Apart from the obvious attraction and convenience of making one payment, debt management companies may appeal if you are need additional support in handling your creditors. Some people find that the only way they can face up to their debts and get them under control is by letting someone else take charge. If you have been receiving worrying letters from your creditors then managing your relationship with them via the debt consolidation company may also relieve stress.

But there are also plenty of pitfalls to consider whether you opt to just take out a consolidation loan or sign up for the debt management as well. Just because that nice lady from Countdown appears in firms' adverts, it does not make it the right choice for you. Most debt management companies are only interested in customers who have some available income and own their own home, so that the home can be used as surety against the debts. This means that 'unsecured' credit card or loan debts suddenly become 'secured' against your home. Put simply, if you fail to make the repayments you could lose your home. It's that serious.

Get your priorities straight

If you need help with 'priority' debts such as your mortgage or rent, any loans secured on your home, council tax, child support, hire purchase plans or utilities costs most debt management companies will not be able to offer it although they may take you on as a customer for 'non-priority' debts such as loans and credit. This means that if your debt problem includes not being able to pay your rent as well as overdue credit card bills, the debt manager will concentrate on the credit cards and the more crucial issue of the roof over your head may be neglected.

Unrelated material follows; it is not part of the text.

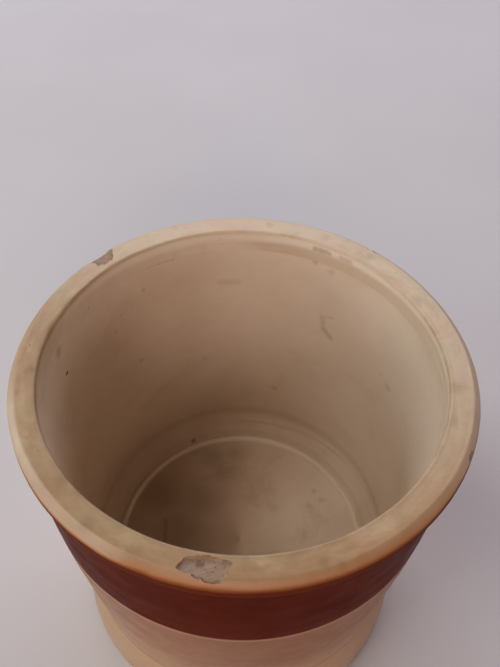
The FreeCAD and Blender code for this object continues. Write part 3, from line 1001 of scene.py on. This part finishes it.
def foot_relief(theta, radius, height):
    bare = ((height < GLAZE_LOW - 0.3) & (radius > 76.8)) | ((height < 8.5) & (radius < 77.2))
    out = ripples(theta, height, (0.07, 61, 3, 20, 0.15, 0.7), (0.04, 62, 50, 40, 0.05, 0.8))
    up = (np.abs(ripples(theta, radius, (0.05, 63, 3, 20, 0.15, 0.6)))
          + np.abs(ripples(theta, radius, (0.06, 64, 40, 40, 0.1, 0.6))))
    return np.where(bare & (height > 0.4), out, 0), np.where(bare & (height < 0.6), up, 0)


def slab_relief(theta, radius, height):
    """A turning spiral on the underside."""
    under = (height < 10) & (radius < 76.0)
    spiral = 0.22 * np.sin(theta + TAU * radius / 5.5)
    spiral = spiral * fade(radius, 3, 12) * (1 - fade(radius, 68, 75))
    fine = ripples(theta, radius, (0.06, 71, 20, 40, 0.05, 0.6))
    fine = fine * fade(radius, 6, 20) * (1 - fade(radius, 70, 75))
    return 0.0, np.where(under, spiral + fine, 0)


# ------------------------------------------------------------------ the seven pieces
rim_angles = dense_angles(CHIP_SPOTS, fine=0.14, coarse=0.5)
coat_angles = even_angles(full=900)

liner = glaze_coat("inside_liner_glaze", liner_face, join(clay_well, clay_inside),
                   coat_angles, liner_glaze, liner_relief)
rim = glaze_coat("rim_buff_glaze", rim_face, clay_rim, rim_angles, rim_glaze, rim_relief)
wall = lathe("thrown_wall_clay", join(
    clay_inside, clay_rim, clay_band, clay_lower,
    spline([SEAT_OUT, SEAT_IN], step=1.0),
    spline([SEAT_IN, STEP_OUT], step=1.2),
    spline([STEP_OUT, STEP_IN], step=1.0))[:-1], rim_angles, plain_clay)

cutters = [
    chip_cutter("cut_front", CHIP_FRONT, depth=1.0, seed=31, rough=0.12, step=0.12, power=14.0),
    chip_cutter("cut_left", CHIP_BACK_LEFT, depth=1.0, seed=47, rough=0.10, step=0.10,
                power=14.0),
    chip_cutter("cut_back_right", CHIP_BACK_RIGHT, depth=0.70, seed=53, rough=0.05, step=0.05,
                power=2.4, rings=10, spokes=64),
    chip_cutter("cut_right", CHIP_RIGHT, depth=1.6, seed=61, rough=0.10, step=0.10, power=4.0,
                rings=14, spokes=90)]
apply_cuts(rim, cutters, broken_glaze)
apply_cuts(wall, cutters, broken_clay)
for cutter in cutters:
    cutter_mesh = cutter.data
    bpy.data.objects.remove(cutter)
    bpy.data.meshes.remove(cutter_mesh)
shade(rim)
shade(wall)

band = glaze_coat("brown_band_coat", band_face, clay_band, coat_angles, brown_glaze, band_relief)
body = glaze_coat("cream_body_coat", body_face, join(clay_lower, clay_foot), coat_angles,
                  body_glaze, body_relief)
foot = lathe("flared_foot_ring_clay", join(
    clay_foot, clay_heel,
    spline([(88.6, 0.0), (79.5, 0.0)], step=0.8), ring_inside,
    spline([RING_TOP_IN, SLAB_SIDE_LOW], step=1.0),
    spline([SLAB_SIDE_LOW, SLAB_SIDE_HIGH], step=2.0),
    spline([SLAB_SIDE_HIGH, SEAT_IN], step=1.5),
    spline([SEAT_IN, SEAT_OUT], step=1.0))[:-1], coat_angles, foot_clay, foot_relief)
slab = lathe("floor_slab_clay", join(
    clay_well,
    spline([STEP_IN, STEP_OUT], step=1.0),
    spline([STEP_OUT, SEAT_IN], step=1.5),
    spline([SEAT_IN, SLAB_SIDE_HIGH], step=1.5),
    spline([SLAB_SIDE_HIGH, SLAB_SIDE_LOW], step=2.0),
    slab_under), even_angles(full=600), foot_clay, slab_relief)

for obj, node, slot in ((liner, "liner_glaze", "cream_liner_glaze"),
                        (rim, "rim_glaze", "buff_rim_glaze"),
                        (band, "brown_band_glaze", "brown_glaze"),
                        (body, "lower_body_glaze", "cream_body_glaze"),
                        (wall, "stoneware_wall", "bare_stoneware"),
                        (slab, "stoneware_floor", "bare_stoneware"),
                        (foot, "stoneware_foot_ring", "bare_stoneware")):
    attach(obj, "root")
    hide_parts(node)


# ------------------------------------------------------------------ floor
BACKDROP = (203, 198, 201)


def floor_material():
    """Pale floor that turns into the backdrop colour far off, for the camera only."""
    mat = Material("pale_floor")
    mottle = mat.noise(3.0, detail=3, rough=0.5).ramp(0.3, 0.7)
    mat.finish(mat.mix(mottle, (222, 216, 218), (227, 222, 223)), rough=0.7, spec=0.2)
    glow = mat.node("ShaderNodeEmission", ((0, srgb(BACKDROP)),))
    seen = mat.node("ShaderNodeLightPath", output="Is Camera Ray")
    far_off = seen * mat.radius.ramp(0.95, 1.9)
    blend = mat.node("ShaderNodeMixShader", enumerate((far_off, mat.shader, glow)))
    mat.put(mat.surface, blend)
    return mat.data


floor_mesh = bpy.data.meshes.new("floor")
disc = bmesh.new()
bmesh.ops.create_circle(disc, cap_ends=True, cap_tris=False, segments=96, radius=6.0)
disc.to_mesh(floor_mesh)
disc.free()
floor_mesh.materials.append(floor_material())
new_object("floor", floor_mesh)


# ------------------------------------------------------------------ lights and world
AIM = Vector((0, 0, top_z * 0.7))


def area(name, place, size, power, colour, size_y=None):
    """A rectangular light turned towards the crock, hidden from the camera."""
    light = bpy.data.lights.new(name, "AREA")
    light.energy = power
    light.color = colour
    light.shape = "RECTANGLE"
    light.size = size
    light.size_y = size_y or size
    lamp = new_object(name, light)
    lamp.location = place
    lamp.rotation_euler = (AIM - Vector(place)).to_track_quat("-Z", "Y").to_euler()
    lamp.visible_camera = False


area("window_high", place=(-1.5, 0.2, 2.6), size=0.9, power=4.0, colour=(0.92, 0.99, 1.0))
area("window_high_left", place=(-1.1, -0.7, 2.7), size=0.9, power=12.6, colour=(1.0, 0.96, 0.89))
area("window_low", place=(-2.0, 0.25, 0.70), size=1.0, power=12.0, colour=(0.84, 0.98, 1.0))
area("back_wall", place=(0.1, 1.2, 1.1), size=2.0, power=13.0, colour=(0.94, 0.91, 1.0),
     size_y=0.6)
area("front_left", place=(-1.5, -1.3, 1.5), size=1.2, power=4.6, colour=(0.95, 1.0, 1.0))
area("front_low", place=(0.0, -1.5, 0.7), size=1.0, power=9.0, colour=(1.0, 0.78, 0.72))

# the camera sees the backdrop colour; everything else gets a faint bluish fill
world = bpy.data.worlds.new("studio")
world.use_nodes = True
nodes, links = world.node_tree.nodes, world.node_tree.links
backdrop = nodes["Background"]
backdrop.inputs["Color"].default_value = srgb(BACKDROP)
backdrop.inputs["Strength"].default_value = 1.0
fill = nodes.new("ShaderNodeBackground")
fill.inputs["Color"].default_value = (0.9, 0.92, 1.0, 1)
fill.inputs["Strength"].default_value = 0.01
path = nodes.new("ShaderNodeLightPath")
either = nodes.new("ShaderNodeMixShader")
links.new(path.outputs["Is Camera Ray"], either.inputs[0])
links.new(fill.outputs[0], either.inputs[1])
links.new(backdrop.outputs[0], either.inputs[2])
links.new(either.outputs[0], nodes["World Output"].inputs[0])
scene.world = world
scene.view_settings.view_transform = "Standard"

# ------------------------------------------------------------------ camera, looking into the mouth
CAMERA_FRONT = 0.1950      # in front of the axis
CAMERA_ABOVE = 0.2319      # above the rim
yaw, pitch, roll = math.radians(0.623), math.radians(47.71), math.radians(-1.737)

forward = Vector((math.sin(yaw) * math.cos(pitch), math.cos(yaw) * math.cos(pitch),
                  -math.sin(pitch)))
level = Vector((math.cos(yaw), -math.sin(yaw), 0))
down = forward.cross(level)
rolled_right = level * math.cos(roll) + down * math.sin(roll)
rolled_down = -level * math.sin(roll) + down * math.cos(roll)
camera_data = bpy.data.cameras.new("camera")
camera_data.sensor_width = 36.0
camera_data.lens = 37.7811094
camera_data.clip_start = 0.01
camera_data.clip_end = 20
pose = Matrix((rolled_right, -rolled_down, -forward)).transposed().to_4x4()
pose.translation = Vector((0.0, -CAMERA_FRONT, top_z + CAMERA_ABOVE))
camera = bpy.data.objects.new("camera", camera_data)
camera.matrix_world = pose
scene.collection.objects.link(camera)
scene.camera = camera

A debt management company should start by taking an in-depth look at your finances, including your income, essential outgoings and all debts. Only then will they be able to work out a realistic programme of repayment so you can shake off your debt. If they gloss over this process, you are at risk of signing up to an agreement which is then difficult or impossible to keep to and which defeats the whole object.

Because debt managers do not generally provide financial advice you may not be aware of all the options open to you and the advantages and disadvantages of each. This also means that will not highlight any State benefits you may be entitled to so you will need to do your own research. You will also need to do your homework on the interest rate you pay on the newly consolidated loan. It will almost certainly be higher than your mortgage interest rate and could be five or six times as much or even higher. And you are paying for a service which provides nothing you cannot do for yourself or arrange for free.

The cost of consolidation

In addition to the interest, consider the payment schedule. It may bring a sigh of relief to see that your debt can now be repaid over 10 years instead of two but the debt manager is not doing this out of kindness - it is a way of making more money out of you. One of the biggest problem with debt management companies is that they charge a fee. This is usually around £200 and there may also a be an initial 'deposit'. On top of this, expect to pay for the distribution of payments to creditors, which may cost up to £30 per month. Before you sign any agreement, you need to check whether you can cancel at any time if you are not happy with the service and if you will get your deposit back. It is essential to read the small print.

It is also important to remember that debt management companies cannot guarantee a favourable outcome for you. You still need to do the work and keep up the payments. And just because a debt manager is involved, this does not mean that your creditors are obliged to reduce payments or freeze interest - they will only do this at their discretion. Having a debt manager will also not prevent creditors taking court action against you. In fact, some creditors refuse to deal with debt management companies which means you will have to maintain communication. Be very wary if your debt manager advises you to sever all contact with your creditors and pass on any correspondence. This may result in creditors taking action - including court action - against you which you do not know about.

With so much potential to do more harm than good, the £10 million debt consolidation industry is regularly at the sharp end of criticism from consumer groups. It has also been the subject of an investigation by government watchdog the Office of Fair Trading (OFT) which found that some lenders, including major high street banks, may be inappropriately pushing customers to take out consolidation loans to pay off debts. It also said evidence had been found suggesting that expensive payment protection insurance policies are being inappropriately sold to borrowers who would be unlikely to ever claim on it. The findings reveal that two-thirds of borrowers who consolidated their debts obtained information from just one financial provider. The OFT is concerned the interest charged and points out cheaper forms of credit may be available. It urges borrowers experiencing difficulties to seek advice from one of the UK's free counselling services.

If you still think debt consolidation and management is the way forward, you can get a free service from Payplan, an independent company which is funded by the credit industry.